Boy-oh-boy if you don’t remember that, then you weren’t paying attention. It had to do with “steering” – the idea that the wording of ads tended to “steer” people towards or away from the product being advertised in discriminatory ways, which was illegal under the Unruh act.

It started with ads that depicted genteel upscale renters or buyers shown in upscale ads (big house surrounded by gardens) – White people of course – often including a Black doorman or gardener or such.

Then it got into controversy (what had once been controversial, I guess) about ads with words like “White only need apply” or “Irish or Italians need not apply”. Even then, anybody sensible understood that ads like that had to disappear.

Then there were state laws enabling anybody (not just an aggrieved would-be buyer) to file discrimination suits for ads like that on the grounds that they tended to “steer” people in discriminatory ways – either positively (towards a property) or negatively (away from a property). That is, laws that gave anybody in the general public standing to sue.

That in turn immediately generated a cottage industry of activists (who might either have been characterized as Social Justice Warriors or ambulance-chasing lawyers) who spent their days scouring real-estate and rental want-ads for language that tended to “steer” people.

For several years in the mid 1990s, hardly a day went by when someone didn’t come up with a new ever-more-absurd complaint. If you advertised a home with a “family room”, that tended to steer family people toward that ad, at the expense of “single” people. (Can’t discriminate on marital or family status!). Of course, advertising a home “near schools” was right out. If you advertised “walking distance to the beach” you discriminated against the disabled (specifically, against people who can’t walk). If you advertised “beautiful ocean views”, you discriminated in favor of the sighted and thus against the blind. Advertising “near churches” was right out. Nursing homes or similar community-care facilities didn’t dare advertise “Kosher food”. “Quiet neighborhood” was seen as a dog-whistle for “no children”.

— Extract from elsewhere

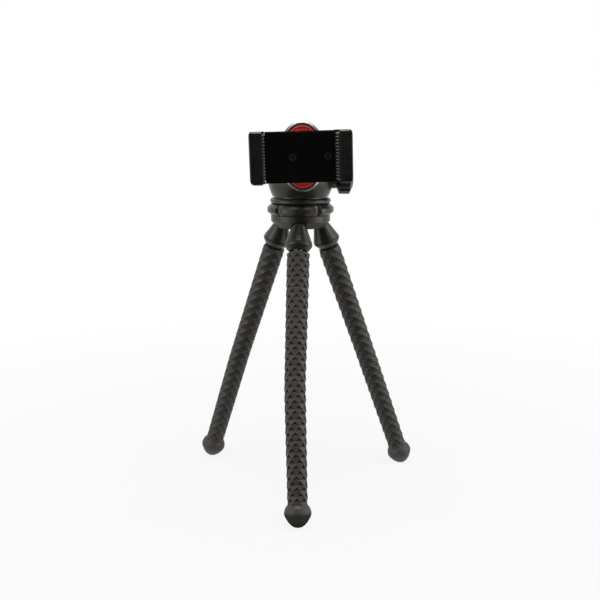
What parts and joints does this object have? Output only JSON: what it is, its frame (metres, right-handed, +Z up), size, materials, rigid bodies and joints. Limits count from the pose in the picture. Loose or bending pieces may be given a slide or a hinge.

I am NOT making this up. Real estate agents and rental agents compiled lengthy lists of words and phrases, color-coded green (acceptable), yellow (caution!) or red (verboten!) which they published on laminated plastic pocket-sized cards. (I had one of those cards once, which I obtained for a term paper that I ended up never writing.)

Alternative phrases were suggested. You can’t say “family room”. But you can say simply that there is a “20 ft. by 30 ft. living space” – just describe the property in ways that make no suggestion what the property or space is to be used for. See the parallel between that and “Just describe what this shampoo does”? I guess you simply couldn’t mention if it was near schools or near the beach or had beautiful views.

I went to the law library and read some of the earlier cases. It really did strike me as a slippery slope. It made perfect sense (to me) to forbid ads that consistently showed Blacks in service roles (doorman, gardener). And it made perfect sense to forbid language that explicit discriminatory language (Whites only!).

But the cottage industry lawyers didn’t stop, and the courts couldn’t figure out where to draw a line. Agents were really getting sued by people who didn’t even have stakes in the cases, and they were losing, over phrases like “walking distance to the beach” or “beautiful ocean views”.

It got totally out of hand. Eventually, HUD secretary (I think it was Donna Shalala at the time) decreed that it was okay for residence homes to provide Kosher meals, and to advertise so. That seemed to burst the whole bubble, and the whole thing faded away.

Hmm. The Unroh Act is a California thing, so I’m not sure why you thought all of us would know about it.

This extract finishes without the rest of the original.